In questo senso, già le situazioni e le realtà politiche presenti nell’Ue, in particolare in Polonia e in Ungheria, dovrebbero rappresentare concreti motivi di preoccupazione.

Il mio timore, cui abbino la speranza di essere platealmente smentito, è che quanto prima, all’indomani del prevedibile scenario prossimo venturo, con la Meloni quale prima donna incaricata di guidare un governo fascio/leghista/berlusconiano, si avvertiranno i segnali di un brusco richiamo alla realtà.
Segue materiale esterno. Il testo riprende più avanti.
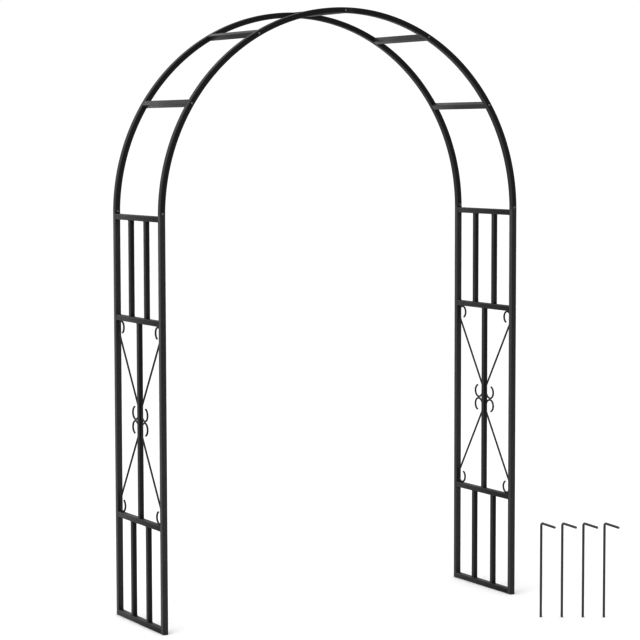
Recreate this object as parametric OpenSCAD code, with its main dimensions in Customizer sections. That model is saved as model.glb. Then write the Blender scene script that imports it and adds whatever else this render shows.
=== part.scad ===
// Free-standing metal trellis arch: two ladder-like side panels, two hoops that
// are each made of two quarter bends, five rungs, their screws, and four
// separate L-shaped ground stakes that stand beside the arch.
// X runs from the left panel to the right one, Y from front to rear, Z up.

/* [Overall size] */
// Width over the outer faces of the two side panels
arch_width = 1400; // [1000:10:2000]
// Depth over the front and rear faces
arch_depth = 384; // [300:2:600]
// Height of the side panels, and of the hoops' spring line
post_height = 1391; // [1000:1:1800]

/* [Frame tubes] */
// Outside size of the square tube of posts, rails, hoops and rungs
tube_size = 19; // [14:0.5:30]
// Wall of that tube
tube_wall = 1.2; // [0.8:0.1:2]
// Outside size of the square tube of the upright bars
bar_size = 16; // [8:0.5:25]
// Wall of the bars
bar_wall = 1; // [0.8:0.1:2]

/* [Panels] */
// Centre distance of the two middle rails, which frame the scrolls
scroll_section = 682; // [500:1:900]
// Centre distance of the two bars in the upper and lower sections
bar_pitch = 124; // [60:1:200]

/* [Scroll rods] */
// Diameter of the round rod
scroll_rod = 6; // [3:0.1:8]
// Radius of the curl in the section's corner, on the rod's axis
corner_curl = 20.5; // [15:0.5:40]
// Radius of the arc that leaves the centre bar, on the rod's axis
heel_curl = 27; // [15:0.5:40]
// Radius of the free curl beside the centre bar, on the rod's axis
centre_curl = 21.5; // [12:0.5:35]
// Height of the diagonal's corner on the bar above the section's middle
bar_corner = 45; // [40:1:80]
// Distance from the corner curl's centre down to the diagonal's corner on the post
post_corner = 17.7; // [8:0.1:40]
// Bend radius of the diagonal's two corners
diagonal_bend = 24; // [5:0.5:25]
// Angle at which the corner curl ends
corner_curl_end = 245; // [180:5:260]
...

Oso azzardare, quali prime (illustri) vittime del “nuovo corso”: la “sterilizzazione” della legge 194/78, il “ridimensionamento”, se non la cancellazione, del Rdc e, non ultimi, ulteriori e più restrittivi interventi sul diritto di sciopero e sulle libertà d’espressione; del pensiero e delle proteste individuali e collettive.

NOTE

1) Famosa, in questo senso, la sua considerazione, che ritenevo errata, secondo la quale anche disponendo del 51 per cento dei voti sarebbe stato difficile, per una coalizione di sinistra, governare nel nostro Paese.

2) Il riferimento è alla prima pagina del quotidiano “Il Manifesto” che, il 28 giugno 1983, riportava la dichiarazione di Luigi Pintor <Non moriremo democristiani> dettata dal fatto che le elezioni politiche avevano prodotto un brusco calo dei consensi a favore della Dc, portando a soli tre punti percentuali la differenza tra la stessa e il Pci (che pure aveva registrato, tra Camera e Senato, mezzo punto percentuale in meno).

3) A personaggi quali D’Alema ancora oggi fischieranno le orecchie!

4) Grazie al c.d. “decreto Poletti”, del 15/6/2015, n. 81.

5) Già da diversi anni teorizzato da Tito Boeri e ulteriormente elaborato, in peius, da Pietro Ichino.

6) Fu in occasione delle elezioni politiche del giugno 1976 che Indro Montanelli, Direttore del quotidiano “Il Giornale”, di comprovata fede fascista (successivamente disconosciuta), si espresse così:” Turatevi il naso ma votate Dc” per fare fronte al pericolo “comunista” rappresentato dall’allora Pci di Enrico Berlinguer.

7) Fonte: “I nuovi volti del fascismo. Conversazione con Regis Meyran”, Editore: Ombre Corte (2017).

8) Penso, in particolare, alle situazioni attualmente in atto in Francia e Italia.